Implementation tips:

For Postgres, use SELECT id, content, source FROM documents ORDER BY embedding <-> $1 LIMIT 15 with to_jsonb for the vector input.
Keep rerank optional. If you skip it, raise LIMIT and tighten chunk sizes to avoid irrelevant context.
Log latency per stage (embed, query, rerank, generate) to spot bottlenecks.
Cache the final answer for identical questions for 60–120 seconds to absorb retries.
Return contexts with sources in the response so you can render citations and debug misses.

Minimal error and input guards

if (question.length > 500) {
  return NextResponse.json({ error: "Question too long" }, { status: 400 });
}

Add limits for topK and model parameters so callers cannot drive runaway compute.

Deployment: Fly or Render on a Budget

Fly: Use fly volume for SQLite persistence. For Postgres, use Fly Postgres Lite and colocate app + DB in the same region. Set PRIMARY_REGION and pin your app to reduce cross-region latency.
Render: Starter instance for the app, free Postgres for tests; upgrade to Standard when write volume grows. Mount persistent disk for SQLite only if you accept single-instance constraints.
Connections: Enable connection pooling for pgvector. For SQLite, ensure WAL mode is on for concurrent reads.
Cold starts: Preload the DB connection and warmed embedding client at module scope to avoid startup spikes.

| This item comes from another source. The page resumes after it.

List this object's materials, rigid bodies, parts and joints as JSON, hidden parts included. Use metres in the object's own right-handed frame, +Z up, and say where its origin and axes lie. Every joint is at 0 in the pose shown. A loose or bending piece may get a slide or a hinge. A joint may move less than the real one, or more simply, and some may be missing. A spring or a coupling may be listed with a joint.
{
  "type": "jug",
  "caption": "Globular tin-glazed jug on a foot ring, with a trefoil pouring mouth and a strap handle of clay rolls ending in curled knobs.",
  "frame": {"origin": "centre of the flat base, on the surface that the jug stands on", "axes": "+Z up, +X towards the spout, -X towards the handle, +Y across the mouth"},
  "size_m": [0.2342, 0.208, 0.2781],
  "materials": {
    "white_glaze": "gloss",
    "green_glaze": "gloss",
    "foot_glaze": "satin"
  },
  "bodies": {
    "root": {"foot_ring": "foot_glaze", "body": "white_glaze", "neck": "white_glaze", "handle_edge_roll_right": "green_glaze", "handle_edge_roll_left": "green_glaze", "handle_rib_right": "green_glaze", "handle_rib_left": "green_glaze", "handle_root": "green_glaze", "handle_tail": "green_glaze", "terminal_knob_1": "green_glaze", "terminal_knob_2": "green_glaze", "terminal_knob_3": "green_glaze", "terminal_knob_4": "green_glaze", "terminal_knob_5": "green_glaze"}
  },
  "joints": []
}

Performance and Cost Guardrails

Cap k for search (e.g., 15) and topK for rerank (e.g., 6) to keep latency predictable.
Cache embeddings for repeated questions during load tests to avoid accidental cost spikes.
Prefer smaller embedding models for recall; upgrade only if your domain accuracy requires it.
Stream answers to keep perceived latency low; charge only for tokens you send.
Add a simple budget alarm: if token spend per hour exceeds a threshold, tighten topK and context length.
Keep k and rerank thresholds configurable via env so you can tune without redeploys.
Add dead-letter logging for queries that return empty results; these feed back into ingestion or chunk-size tweaks.

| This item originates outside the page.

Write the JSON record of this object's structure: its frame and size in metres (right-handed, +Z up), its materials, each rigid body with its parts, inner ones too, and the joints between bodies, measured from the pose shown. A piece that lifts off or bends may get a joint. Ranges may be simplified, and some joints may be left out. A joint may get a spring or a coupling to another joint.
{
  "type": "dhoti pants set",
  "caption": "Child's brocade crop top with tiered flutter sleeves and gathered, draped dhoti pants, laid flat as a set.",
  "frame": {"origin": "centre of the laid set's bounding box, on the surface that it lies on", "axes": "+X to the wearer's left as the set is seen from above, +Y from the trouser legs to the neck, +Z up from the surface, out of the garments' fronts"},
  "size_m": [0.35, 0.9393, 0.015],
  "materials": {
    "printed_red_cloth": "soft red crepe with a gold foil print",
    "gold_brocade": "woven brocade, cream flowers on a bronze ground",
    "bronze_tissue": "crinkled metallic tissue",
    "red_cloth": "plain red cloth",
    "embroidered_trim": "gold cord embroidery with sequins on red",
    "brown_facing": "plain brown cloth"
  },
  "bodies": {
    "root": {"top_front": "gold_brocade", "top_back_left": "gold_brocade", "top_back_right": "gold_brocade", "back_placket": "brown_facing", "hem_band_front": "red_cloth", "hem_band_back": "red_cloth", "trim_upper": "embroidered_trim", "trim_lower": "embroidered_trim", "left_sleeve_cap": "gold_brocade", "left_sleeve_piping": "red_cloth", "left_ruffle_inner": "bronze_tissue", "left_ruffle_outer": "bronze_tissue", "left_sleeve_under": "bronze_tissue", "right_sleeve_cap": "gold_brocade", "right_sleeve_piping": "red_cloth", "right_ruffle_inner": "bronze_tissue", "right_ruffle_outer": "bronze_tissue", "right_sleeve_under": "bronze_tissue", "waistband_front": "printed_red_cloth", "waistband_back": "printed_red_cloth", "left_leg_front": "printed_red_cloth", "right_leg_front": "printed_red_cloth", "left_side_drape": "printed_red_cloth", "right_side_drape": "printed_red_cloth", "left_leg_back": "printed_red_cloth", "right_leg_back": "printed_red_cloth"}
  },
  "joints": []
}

Quality and Evaluation Loop

Build a small eval set (50–100 Q&A pairs). Include edge cases: multi-part questions, entity disambiguation, and dates.
Run retrieval-only evals first: log hit rate at k=5/10 without generation to isolate recall issues.
Then run full RAG evals: measure exact match or semantic similarity of answers plus citation accuracy.
Track hallucination risk by counting answers that omit any context reference; lower topK and improve rerank if hallucinations rise.

Operational Runbook

Health: p50/p95 latency per stage; errors grouped by stage (embed, search, rerank, generate).
Backpressure: If queue depth or latency spikes, temporarily drop rerank (cheaper) or lower topK.
Data changes: When you add or edit documents, re-embed only touched documents; avoid full reindex unless necessary.
Secrets: Keep provider keys server-side; rotate keys on schedule and on incident.
Backups: Daily SQLite/pg backups; test restore monthly.

Checklist to Ship

Embedding and rerank providers wired with timeouts and retries.
SQLite/pg schema created with vector support and seeded content.
/api/ask returns answers plus cited contexts; latency logged per stage.
Deploy manifest for Fly or Render with secrets/envs documented.
Budget guardrails: token alarms and capped topK.
Eval set runs in CI or a cron to catch regressions when you change chunking or k.